> **Dataset section**:
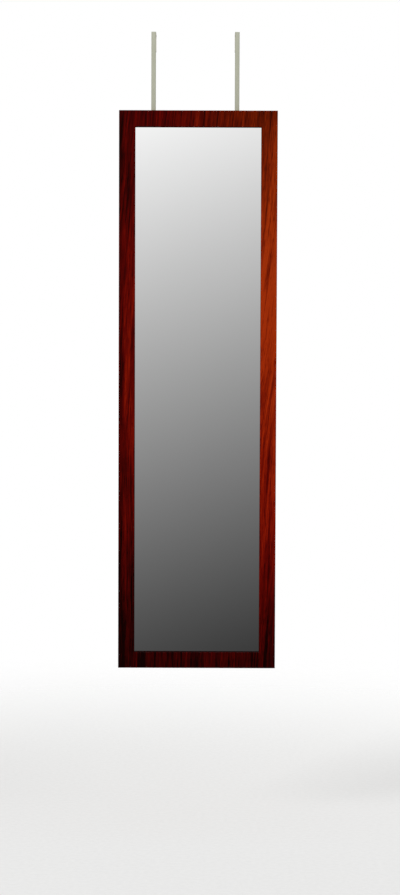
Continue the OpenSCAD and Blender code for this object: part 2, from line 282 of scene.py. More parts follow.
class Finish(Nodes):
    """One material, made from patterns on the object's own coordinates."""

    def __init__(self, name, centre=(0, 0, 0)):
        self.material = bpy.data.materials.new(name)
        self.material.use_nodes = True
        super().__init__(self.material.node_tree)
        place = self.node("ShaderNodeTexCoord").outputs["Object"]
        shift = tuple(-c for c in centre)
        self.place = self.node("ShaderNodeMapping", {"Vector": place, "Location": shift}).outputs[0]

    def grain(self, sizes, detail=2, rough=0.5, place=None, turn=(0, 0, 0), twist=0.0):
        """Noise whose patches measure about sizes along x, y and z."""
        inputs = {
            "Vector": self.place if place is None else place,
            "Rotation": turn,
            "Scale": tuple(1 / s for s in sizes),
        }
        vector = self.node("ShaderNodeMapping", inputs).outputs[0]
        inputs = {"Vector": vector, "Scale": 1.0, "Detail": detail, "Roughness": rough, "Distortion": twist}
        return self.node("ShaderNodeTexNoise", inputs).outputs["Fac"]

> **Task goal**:
Please write out exactly the lines from the start of the data through the line that contains "material, made from", both ends included, and nothing else.

> **Finished task**:
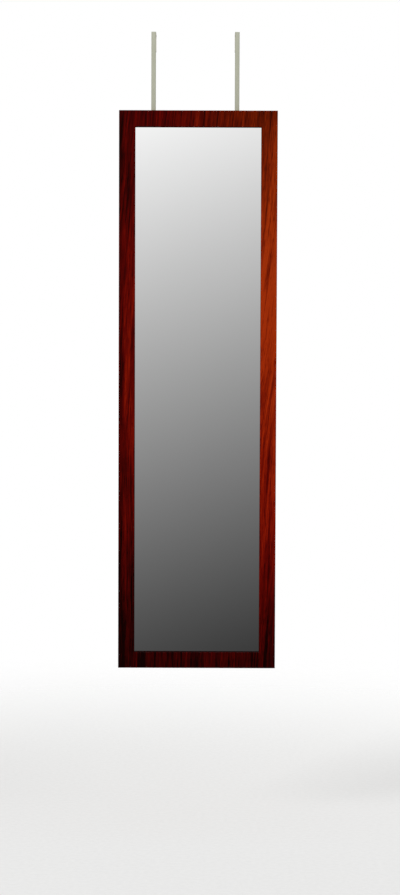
Continue the OpenSCAD and Blender code for this object: part 2, from line 282 of scene.py. More parts follow.
class Finish(Nodes):
    """One material, made from patterns on the object's own coordinates."""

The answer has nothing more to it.